Notwithstanding the initial recalcitrance by Queensland, the parliament of each state has now legislated a request for Commonwealth legislation. Accordingly, this bill will now implement the changes to the succession into Australian law. To be clear about it the bill makes three key changes to current arrangements. The bill abolishes the rule of succession, under which a man precedes his sister in succession to the throne even if she is the elder sibling. The bill removes the rule disqualifying a person from the succession if that person marries a Roman Catholic. The rule established in the Act of Settlement that the monarch must be an Anglican is maintained. The bill abolishes the Royal Marriages Act 1772. That legislation required the consent of the monarch to the marriages of the descendants of King George II, a category that now includes hundreds of people in Britain. The bill repeals that act and provides that the monarch's consent is only required for the first six people in line to the throne. Though a lack of the required consent will remove a person from the royal succession it will not, as under the Royal Marriages Act, invalidate the marriage itself.

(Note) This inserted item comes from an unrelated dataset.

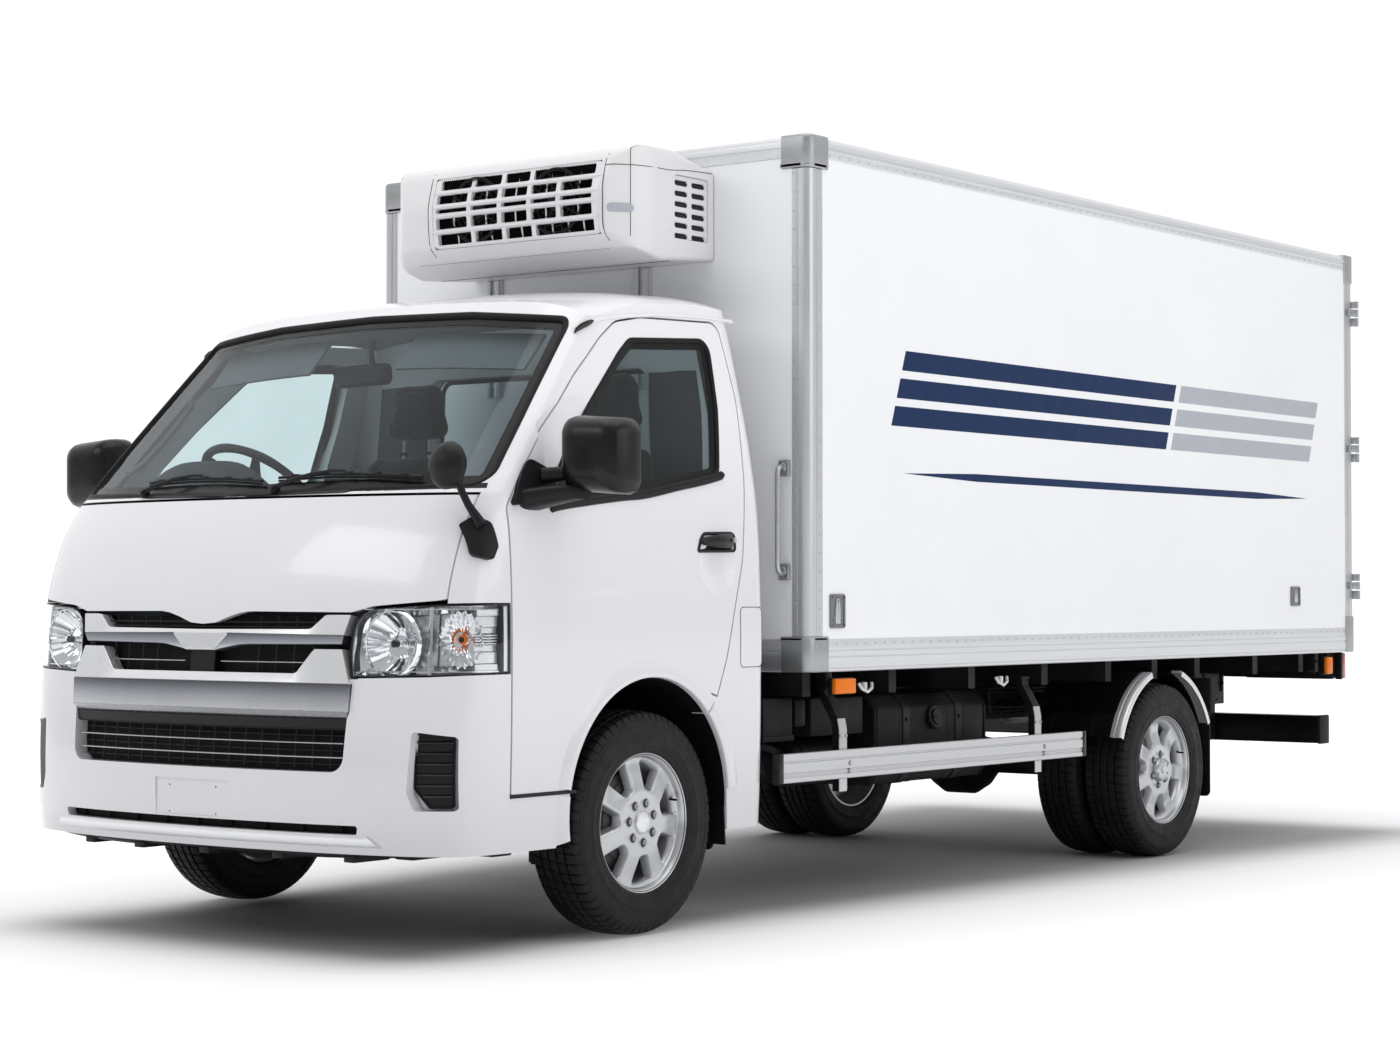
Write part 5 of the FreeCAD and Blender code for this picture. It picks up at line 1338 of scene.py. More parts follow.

Labor welcomes these changes to the law of succession. The bill aligns some aspects of the British monarchy with modern expectations. We congratulate the British government on this reform to its arrangements. We were happy to assist our British friends with this reform while we were in government and we remain happy to support this legislation from opposition. Echoing the sentiments already expressed today by the Leader of the Opposition, I hope that the next time this parliament considers a bill which concerns itself with the British monarchy it is a bill for an amendment to the Australian Constitution. I said in my maiden speech in this place that I hoped to one day vote here for an Australian republic, and that remains my hope today.